「一流」と「二流以下の人」を見分ける唯一の方法

筆者は2000年、Amazonの記者会見のスタッフとしてジェフ・ベゾス氏をもてなした(写真: Paul Morigi/Getty)

Amazon.co.jpが立ち上がる2000年11月1日。当時、私は博報堂の社員で、Amazonの日本進出を広めるための記者会見の運営スタッフとして働いていた。

日本のメディアといかに接するかを決めるため、ベゾス氏と同社の広報担当者らと一緒に打ち合わせをしていた。氏は日本とアメリカのメディアとの違いに驚きながらも、終始ジョークを交えながら「分かったよ。君たちの言うとおりにする」などと言い続けていた。

会議も無事終了し、ようやく一息つけそうになった23時ごろ。広報担当者から電話がきた。

「あのぉ~、ジェフが朝から寿司を食べたいと言っているのですが、さすがにそんな時間にお寿司屋さんは開いていないですよね……」

広告代理店社員たるもの、クライアントの要求には応えなくてはならない。翌日朝4時30分、私は築地市場へ向かった。人気店の「寿司大」でおまかせ寿司を桶で12個ほど頼み、タクシーでベゾス氏の宿泊先まで運んだのだ。

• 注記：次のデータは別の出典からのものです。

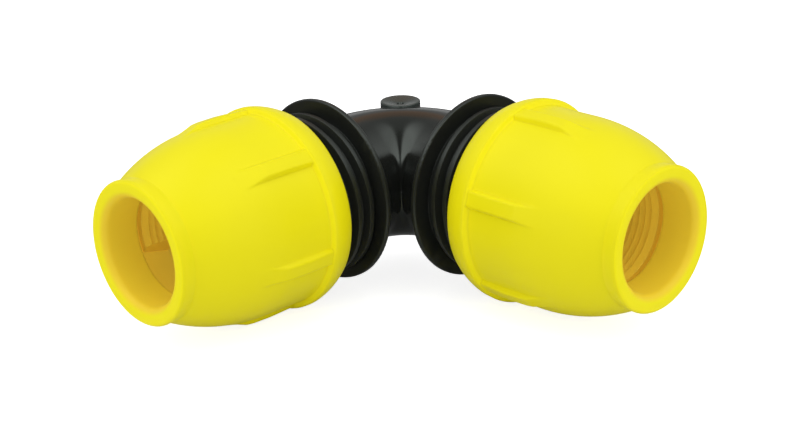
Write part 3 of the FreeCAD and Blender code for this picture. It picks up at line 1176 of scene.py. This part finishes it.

届けた寿司を食べ満足したベゾス氏。最後には「あなたが買ってきてくれたのですね、ありがとう! こんなに朝早くから食べられるとは」と丁寧に感謝してくれた。

渡邉氏にしろ、ベゾス氏にしろ凡人からすると、無茶苦茶な要求もしてくるかもしれない。それでも一緒にいて不快な思いは一切しなかったし、誠意を持って対応すれば、2人ともそれに応えてくれた。

「一流」と「二流以下の人」を分けるもの

さて、正確に数えたことはないが、私はライター・編集者・作家として、経済人だけでなく有名芸能人や政治家などさまざまな一流とされる人と会ってきた。

組織のトップなら、サイバーエージェント代表の藤田晋氏や、マガジンハウスのライフスタイル誌「BRUTUS」編集長の西田善太氏。芸能人や政治家なら、関根勤氏やうつみ宮土理氏、馬淵澄夫氏、細野豪志氏など、どの方も本当に物腰柔らかい、丁寧な人ばかり。また、自身が編集として担当したラーメンズの片桐仁氏や光浦靖子氏、格闘家の青木真也氏も低姿勢だった。

一方で、これまで私が不快な思いを強いられたり、無礼な対応をされた相手は、今回紹介したような人よりもむしろ格下の人が多かった。要するに、「中途半端な地位にもかかわらず、調子に乗ってしまった連中」だ。

たとえば一時期、編集者として頻繁に仕事を発注していたライターがいる。彼は仕事ぶりも悪くなかったし、こちらの要望にもしっかりと応えてくれる信頼できる相手だった。だが途中、書いた本がヒットしたせいか、次第に態度が尊大になっていった。最終的には私に対してもあからさまに偉そうな態度を見せるようになり、仕事も頼みづらくなった(というか、したくなくなった)。

会社員の中にも、昇進をきっかけに態度が豹変する人間がいる。それがきっかけで仕事ぶりに磨きがかかったり、より頼りがいのある存在になるのならいいのだが、やたらとマウンティングするようになったり、部下や取引先の人間をぞんざいに扱うようになったケースも見てきた。

残念ながら、彼らがその後、より高い地位に着けたという話は聞かない。結局、自分を評価するのは他人だ。それまでは低姿勢であったがゆえにうまくいっていたが、その謙虚さを失ってしまった結果、出世の道が閉ざされたのかもしれない。

とうわけで、どんな時も低姿勢であったほうが人に好かれるものだし、大物になった後も低姿勢であり続ければ、それだけで見る人は評価してくれるのが世の中だ。出世には己のスキルを磨くことも大事だが、低姿勢であることも必要なスキルだろう。